Gerald Boyd turned away from me, and the moderator, perhaps sensing Boyd's discomfort, changed the subject. Other topics were discussed and debated for the next hour or so, and then, at the conclusion of the program, after shaking hands with the moderator, Gerald Boyd headed directly for the exit.

21

I
N LATE
O
CTOBER OF 1993, WHILE
I
AND HUNDREDS OF OTHER
members of the alumni were gathered at the University of Alabama for the homecoming football game and other weekend festivities, I learned that an eighteen-year-old white female student from Selma had been abducted in her dormitory's parking lot days earlier by an armed black man, who, after driving her in her car six miles from the campus and then forcing her to the ground in a secluded area off the highway, had raped her.

A seven-paragraph account of this had been published in the
Birmingham Post-Herald
on the day I had flown into Alabama from New York, on Thursday, October 28. The story was unprominently displayed on an inside page under a quarter-inch headline:
UA STUDENT TAKEN FROM PARKING LOT AND RAPED
. The article did
not
mention that the female student was white and a native of Selma, nor did it specify the race of her attacker. In her testimony to the police, however, she did say that the crime had definitely been committed by a black man in his twenties, adding that he was approximately six feet tall and weighed two hundred pounds, and that he had used a handgun in gaining access to her car as she was parking it at about 1:15 a.m., upon returning to her dormitory. After he had driven her away and raped her, she said, he drove her back to the dormitory parking lot, left the car keys on the pavement under the rear bumper, and then disappeared.

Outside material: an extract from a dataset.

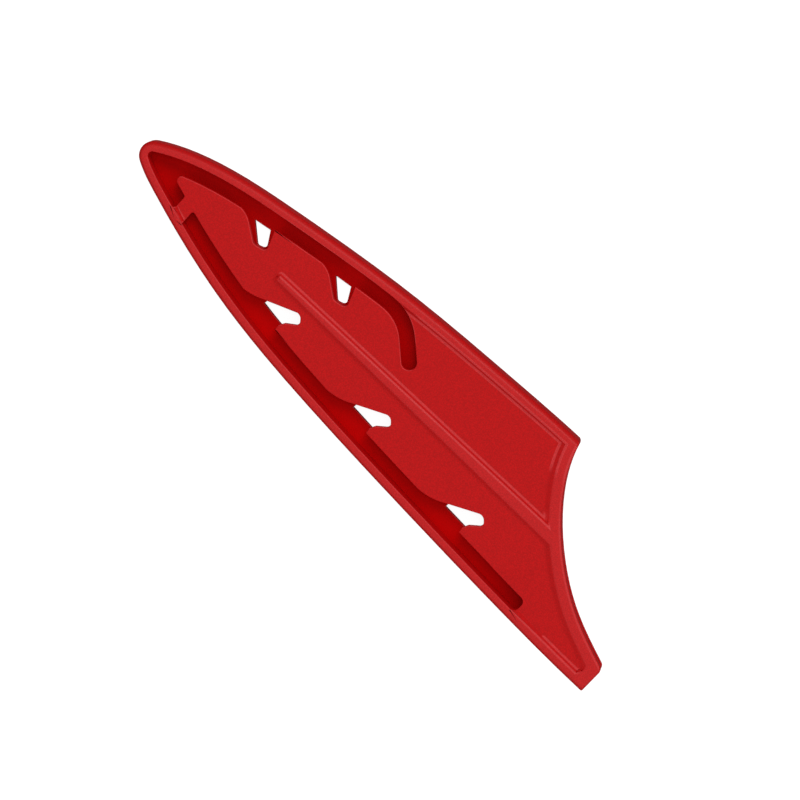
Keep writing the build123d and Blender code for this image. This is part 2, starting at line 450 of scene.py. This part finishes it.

The decision not to identify the race of the victim or the rapist in the
Post-Herald
had been made by the reporter and the desk editor who had written the headline. The two journalists were male and white. The reporter was actually a twenty-year-old journalism student from the University of Alabama, a blue-eyed, blond junior named Sean Kelley, who, in addition to his editorial role on the campus newspaper,
The Crimson White
, served as the college correspondent for the
Post-Herald
, which was
a position that I had also held during my undergraduate days at Alabama forty years before.

My purpose in returning for the 1993 homecoming weekend was not only to join other old grads at a football game and enjoy their companionship at reunion parties but to participate in the centennial celebration of
The Crimson White
and speak at a banquet to be attended by past and present members of the staff. Since Sean Kelley wanted to interview me beforehand for a piece he was preparing for the college newspaper, he had met my flight in Birmingham, and, during our hour-long drive together from the airport to the campus in Tuscaloosa, I was able to interview
him
about how he had covered the rape story in that morning's
Post-Herald
.

I began by postulating that the
Post-Herald
management would have presented the story very differently had the incident occurred when I had been the correspondent. In 1953, instead of being buried inside the paper, it would have appeared on page one and would have revealed, rather than concealed, the fact that it had been an interracial rape, and this disclosure would have probably aroused the anger and fear of white readers in ways similar to what had been experienced in Selma in 1953 during the William Earl Fikes case.

“I won't argue with you that my story in this morning's paper was buried,” Kelley said, steering his car along the highway. “But I still think it was properly handled.” It was not a story about
race
, he insisted; it was a story about
rape
. He did concede, however, that his news judgment had been guided by his racial sensibility, by his reluctance to “stain the black race by identifying the rapist as a black man.” He said that he took pride in being among the first generation of white southerners who had grown up in a desegregated society. As a boy, he had attended public schools with black youths, had joined them on athletic fields and in movie theaters, and had swum with them in public pools. He had been born in Birmingham in 1973—ten years after Dr. King had written his famous “Letter from a Birmingham Jail”; ten years after two black students, escorted by federal officials, had stridden past a displeased Governor Wallace to enter the University of Alabama—and while Sean Kelley's parents and grandparents had been forced to conform to changes imposed upon them by outside forces, he himself had no quarrel with his inherited circumstances. The troubled sixties were part of the past. He was part of the present. He had gone out on dates with a black girl in high school. He had many black female and male friends at the University of Alabama. There were black staff members working with him on
The Crimson White
. Although he acknowledged that a vast majority of his
fellow students tended to socialize along racial lines in their private lives—the fraternities and sororities on the campus were either exclusively black or white—the dormitories were fully integrated, and of the school's nineteen thousand undergraduates, more than two thousand were African-American.